Support bolsters confidence. It’s difficult to achieve success on your own. The very best athletes in every sport have many people supporting them. There will be times when things are just not going well and it helps to have people, for example, family, friends, coaches, and teammates, to whom you can turn for support and encouragement. Though your confidence may wax and wane depending on how you’re feeling, the quality of your training, and your recent competitive results, you want people in your life who you can count on to give you a “booster shot” of confidence, for example, have a coach say, “I know you can do it” or a friend tell you, “Hang in there. Things will turn around.”

Success validates confidence. All of the previous steps in building confidence will go for naught if you don’t then perform well and achieve your goals. Success validates the confidence you have developed in your ability; it demonstrates that your belief in your ability is well-founded. Success further strengthens your confidence, making it more resilient in the face of adversity and poor performance. Success also rewards your efforts to build confidence, encouraging you to continue to work hard and develop your capabilities.
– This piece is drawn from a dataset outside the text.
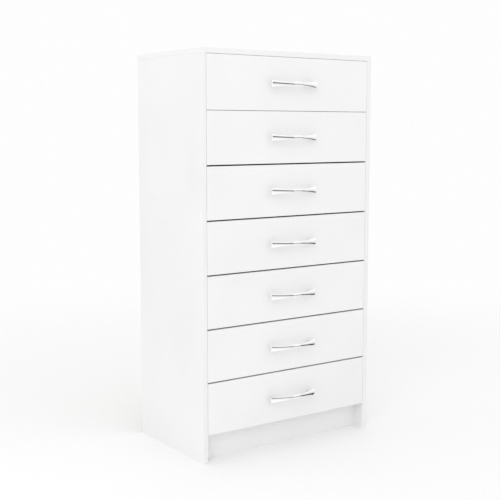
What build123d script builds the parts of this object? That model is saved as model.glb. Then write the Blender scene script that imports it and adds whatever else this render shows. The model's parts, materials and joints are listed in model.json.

But when I talk about success, I don’t mean just competitive success, at least not right away. You can’t just go out and have a big success to give you confidence. Your initial goal is to create little “victories” every day in training. When you walk away from practice, you should be able to say that you just “won” that day by doing what you needed to do (e.g., work hard, listen to your coach, focus on key areas of improvement, keep at it even when it really hurts, overcome adversity) to achieve your long-term goals. With each small victory in training that you accumulate, you move one step closer to that big victory, namely, achieving your competitive goals.